Lab 004 risk snapshot showing six-symbol coverage, latest risk report metrics, and live allocation

This is exactly why I like the project. It does not just produce nice metrics. It creates enough evidence to criticize its own metrics.

From Paper to Live

The paper execution layer is where the system becomes more serious. A recent paper report showed execute_orders: true, lot_size: 0.01, and per-symbol actions like HOLD, current positions, target positions, stop-loss values, and checks that positions stayed inside the expected set.

That layer forces the system to answer operational questions:

What position do we want?
What position do we currently have?
Did we attempt an order?
Did it execute?
Did the broker position match the target after the run?
Were there errors?

The live version builds on that same discipline. A live account with GBP 1,000 is not large in capital terms, but it is large in seriousness terms. It means every assumption has somewhere to land.

What the V2 Assessment Taught Me

The most useful project document so far is not a victory lap. It is the V2 upgrade assessment.

It identified several things that matter more than another small threshold tweak:

normalize portfolio and backtest PnL before comparing symbols
cover the high-volatility regime instead of routing too much of the market to no model
harden broker execution and post-trade reconciliation
improve model observability and training diagnostics
make the market calendar session-aware

That is the grown-up version of the project. More models are tempting. Better measurement is more valuable.

The Difference From Arasaka

Arasaka was about proving the direction. Lab 004 is about operationalizing the loop.

Arasaka asks:

Can machine learning produce useful forex signals?

Lab 004 asks:

Can a complete system ingest data, build signals, test them, size them, execute them, reconcile them, and explain itself afterwards?

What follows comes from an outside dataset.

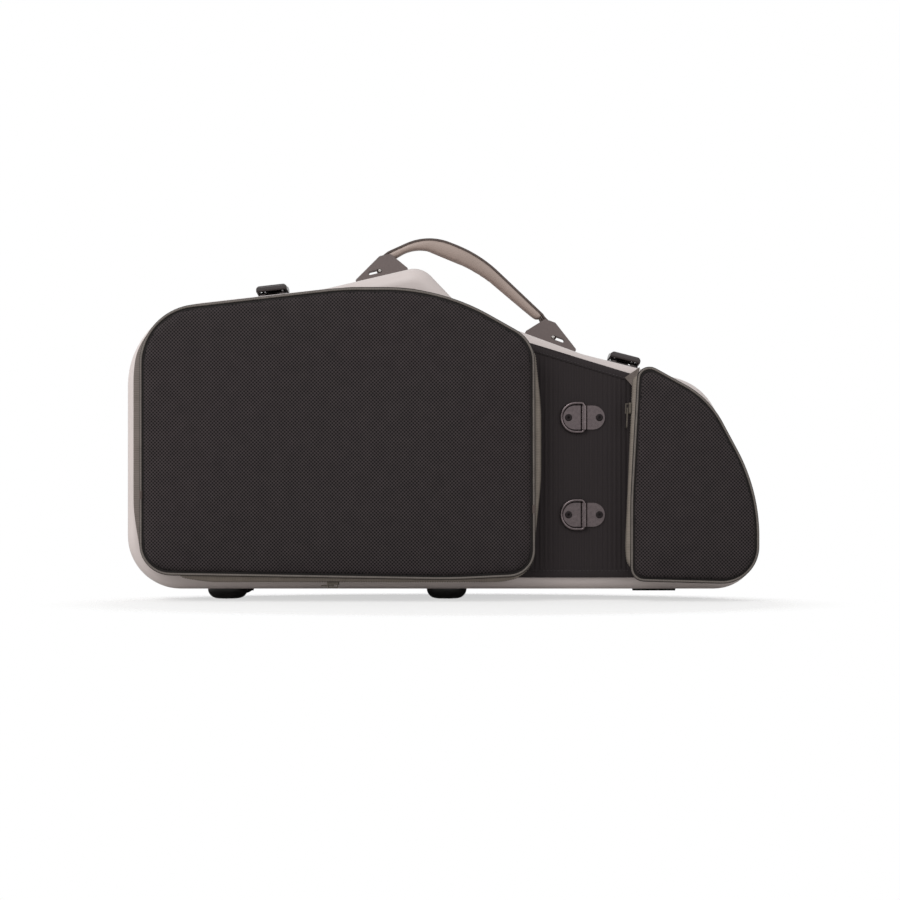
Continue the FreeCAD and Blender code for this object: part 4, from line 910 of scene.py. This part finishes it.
def large_zip_dip(line):
    """The large zip hugs the pocket at its left end, and round the corner up to its top end."""
    x, z = line[:, 0], line[:, 1]
    on_side = SIDE_DIP * (1 - window(z, 45, 262, 85))
    at_left = LEFT_DIP * ramp(x, -276, -260) * (1 - ramp(x, -266, -222))
    at_right = SIDE_DIP * ramp(x, 50, 92)
    return np.where((z > 45 * MM) & (x > 0), on_side, np.maximum(at_left, at_right)) * MM


def small_zip_dip(line):
    """The small zip hugs the pocket at its foot and under the tab at its top."""
    at_foot = 1 - ramp(line[:, 1], 22, 60)
    at_top = ramp(line[:, 1], 214, 230)
    return (FOOT_DIP * at_foot + TOP_DIP * at_top) * MM


def make_zip(node_name, name, corners, last, middle, inside, dip):
    crest = part_of(draw_outline(corners), corners[0], corners[last], corners[2])
    line, out = even_steps(crest, ZIP_STEP, closed=False, inside=inside)
    line, out = even_steps(line - out * dip(line)[:, None], ZIP_STEP, closed=False, inside=inside)
    tape = lay_strip(name + "_tape", line, out, both_halves(TAPE_ARCH, middle))
    dress(tape, zip_tape, "base", 60)
    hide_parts(node_name)
    teeth = repeat_along(make_tooth(name + "_coil", middle), line - out * COIL_SUNK * MM, TOOTH_PITCH * MM)
    dress(teeth, coil_polyester, "base", 30)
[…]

That second question is harder, but more useful. It forces me to treat the project as a system of responsibilities rather than a pile of promising experiments.

Where It Goes Next

The next work is not glamorous, which usually means it is important:

normalize PnL into a common unit before portfolio aggregation
add richer walk-forward model diagnostics
add stronger broker capability discovery
improve reconciliation retries and mismatch alerts
separate normal market closure from unexpected missing bars
make live monitoring easier to inspect at a glance

The lesson from Lab 004 is that the edge is not only in the model. It is in the whole chain of disciplined decisions around the model.

That is what makes it the bigger sibling to Arasaka. It is not trying to look smarter. It is trying to be harder to fool.